By Amna Amir (Pakistan)
The gender pay gap remains one of the most persistent inequalities of our time. Despite decades of progress in women’s education, participation in the workforce, and empowerment, women across the world still earn less than men in 2025. Equal pay is not only about money—it is also about fairness, rights, and dignity. Yet the gap has narrowed only slightly in some countries, stalled in others, and even widened in a few. This persistence shows that outdated systems and social attitudes continue to play a role in keeping inequality alive.
Globally, the picture is far from encouraging. According to the World Economic Forum’s 2025 Global Gender Gap Report, only 68.8% of the overall gap has been closed, leaving more than 30% unresolved. At the current slow pace, true equality may take more than a century to achieve. That women continue to earn less despite equal or even higher levels of education in many regions highlights how deeply rooted this inequality remains.
Country-specific data makes the issue clearer. In the United States, the Pew Research Center reported in 2023 that women earned just 82 cents for every dollar earned by men in 2022—virtually unchanged in two decades. In China, research by Zhang, Liu, and Chen in 2022 found that women earned only 71.57% of men’s pay, with more than 80% of the gap linked directly to discrimination rather than differences in skills or education. In Pakistan, the International Labour Organization (2025), via UN Pakistan, reported that women earned 25–30% less in formal jobs and nearly 40% less in informal work, with cultural barriers worsening the problem. Even advanced economies face challenges. The PwC 2025 Gender Pay Gap Report found the United Kingdom still had an 11.2% mean hourly gap, while Pay Gap Data (2024–2025) showed that in Australia, women earned only 78 cents for every male dollar, an annual shortfall of around $28,425. The largest gaps appeared in industries like mining, airlines, and finance—sectors that reward men while consistently undervaluing women. If developed countries struggle to close the gap, the challenge for others is even greater.
The reasons behind this inequality are both structural and cultural. Occupational segregation continues to guide women toward lower-paid fields such as teaching, healthcare, and administration, while men dominate higher-paying industries like finance, engineering, and technology. These outcomes are not simply the result of free choice, but are shaped by long-standing barriers and social expectations that influence career decisions from an early age.
Even when women enter male-dominated fields, they often face the “glass ceiling.” Their promotions are slower, leadership opportunities fewer, and assumptions about who fits the role of a leader still tend to favour men. As a result, women remain underrepresented in the highest-paying executive positions. Family responsibilities add another layer of inequality. Women who become mothers often see their careers slow down, while men in similar situations may even benefit from what researchers call a “fatherhood bonus.” This contrast reflects a double standard in how societies view caregiving. Beyond economics, the pay gap also reveals how societies value different kinds of work. Professions dominated by women—such as care work, teaching, and health services—require skill, resilience, and responsibility, yet they are comparatively underpaid. The issue is not about capability but about perception: work traditionally linked with women has historically been undervalued, and this continues to shape pay disparities.

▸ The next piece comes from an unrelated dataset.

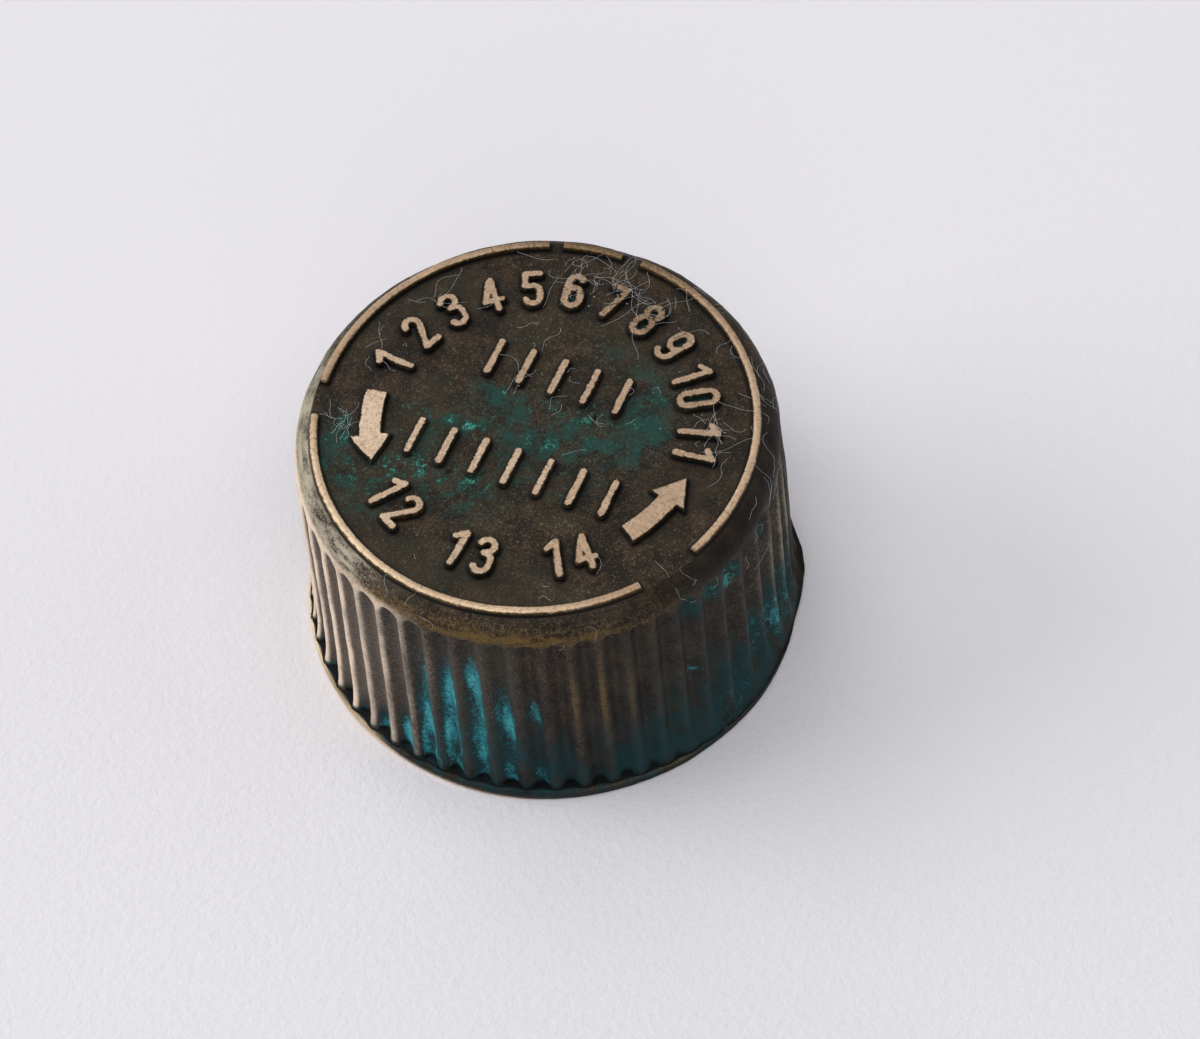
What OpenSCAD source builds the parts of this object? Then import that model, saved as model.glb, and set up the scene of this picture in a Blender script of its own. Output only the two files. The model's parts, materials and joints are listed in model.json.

The solutions are well known. Affordable childcare, equal parental leave for both men and women, and pay transparency can all help reduce inequality. Iceland has already shown that requiring companies to certify equal pay practices can make a difference. Yet regulation alone cannot solve the problem. Workplaces also need to change how they view responsibility and leadership. As long as caregiving is seen primarily as women’s duty and leadership as men’s domain, the gap will remain. Equal pay is not just about economics—it is also about rights. Article 23 of the Universal Declaration of Human Rights guarantees equal pay for equal work, yet more than seventy-five years later, that promise is still unfulfilled. The gender pay gap is not a problem of the past—it continues to shape women’s lives in 2025. From Pakistan to the United States, from China to Europe, women are still denied the basic principle of equal pay for equal work. Every step taken toward transparency, accountability, and cultural change brings the world closer to equality. The real challenge is whether there is enough will to address the systems that allow inequality to persist. Until then, the pay gap will remain not only an economic barrier but also an unfinished challenge for societies everywhere.
Author is from Lahore, Pakistan and a Student of LLB Hons. at University of London.